Will Scotland now declare independence?
Yesterday, Scotland (like London and Northern Ireland, but unlike England & Wales and the entirety of the United Kingdom) voted decisively to remain a member of the United Kingdom – with 65% of the popular vote in Scotland. Nicola Sturgeon, the First Minister of Scotland (and arguably, the star campaigner during the last independence referendum in 2014) has made it clear that the Scottish Government regards the impending withdrawal of the United Kingdom as a “material change” from the circumstances that led to the rejection of independence in 2014.
The reason? Many of those who voted against Scottish independence did so because independence would have meant Scotland (upon independence as a new state) ceasing to be an EU member and having to re-apply.

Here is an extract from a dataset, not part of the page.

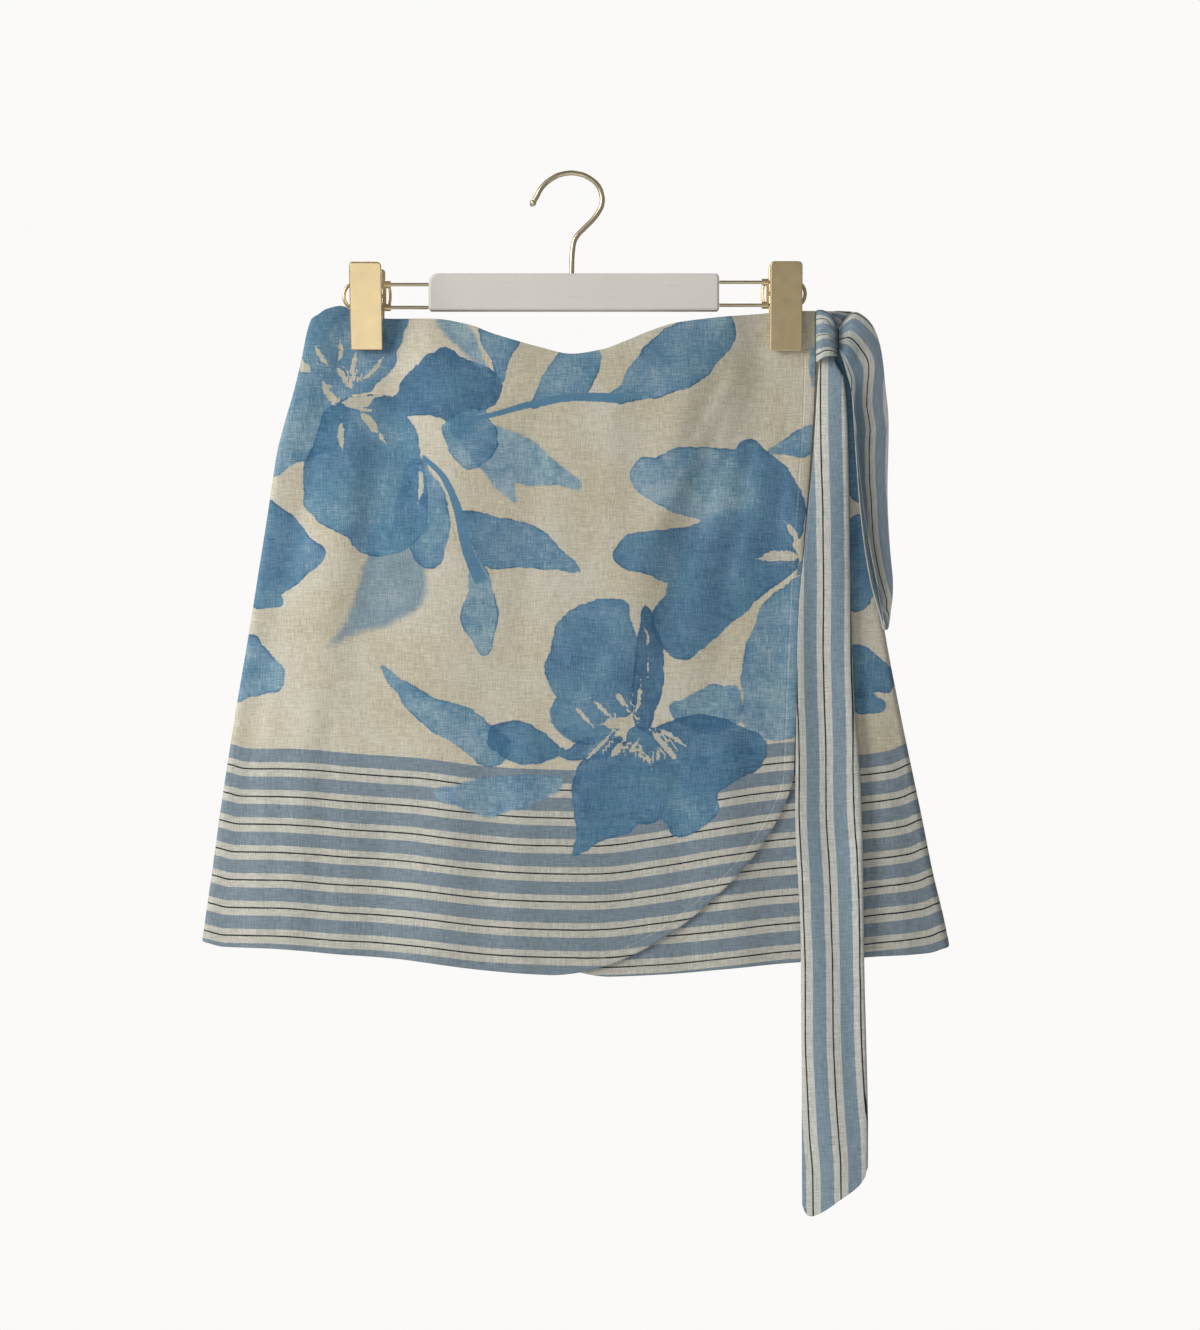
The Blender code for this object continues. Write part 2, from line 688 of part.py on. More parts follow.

Obviously, with Brexit a reality now, the First Minister can plausibly argue that achieving independence and applying for EU membership then is the only way Scotland can retain the benefits of being in the EU. Given that Sturgeon won the recent Scottish assembly election on a manifesto keeping an independence referendum open in the event of just such a “material change”, a referendum on independence in the next 12-18 months, prior to the UK leaving the EU, looks increasingly likely. Action may be delayed by the fact that the First Minister narrowly missed an outright majority in the Assembly – but public pressure in Scotland may force the other parties in the assembly to assent to such an independence referendum. The First Minister has already announced that she plans to introduce fresh legislation for a second independence referendum within the next few weeks.